The point about these initiatives is they have failed and the (in some cases) third-generation management which has had to rectify them have had to return to much more conservative policies, seemingly with correspondingly modest results in view. At Boots, Asda whiz-kid Richard Baker has done away with the fripperies and is earnestly trying to get back to basics. At WH Smith, Argos prodigy Kate Swann (who admittedly had an unpropitious start with the would-be Permira bid) has unveiled a surprisingly low-key reform programme, at M&S we can expect a long, slow grind for Stuart Rose and his team.

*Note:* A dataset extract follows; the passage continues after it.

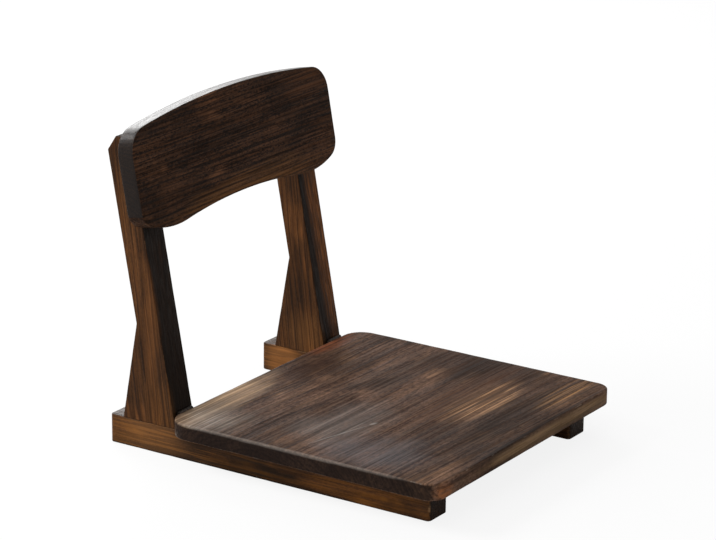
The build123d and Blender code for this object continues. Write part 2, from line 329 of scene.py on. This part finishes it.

And at Sainsbury’s we have (ex-Asda, ex-M&S) Justin King’s response to two generations of strategic blunders, under the Dino Adriano and Peter Davis regimes. Davis (ex-Pru, but fundamentally an old Sainsbury’s hand) rectified the EVDLP folly (a hostage to Tesco’s and Asda’s deeper pockets) and put Sainsbury’s back on the premium quality track, but then introduced a &£3bn logistics folly all of his own. It should be remembered that, within this fraternity, Sainsbury’s has been in crisis longest (since 1995) and that investors’ patience is correspondingly the most threadbare: further strategic adventures are inadvisable. Even so, ‘getting the basics right’ is distinctly unoriginal, consisting of better product availability, keener pricing, sub-brand simplification, and more customer service.

Nothing wrong with that, of course: it’s common sense and proof furthermore of that unexciting adage, retail is detail. But is it enough? That’s a different question.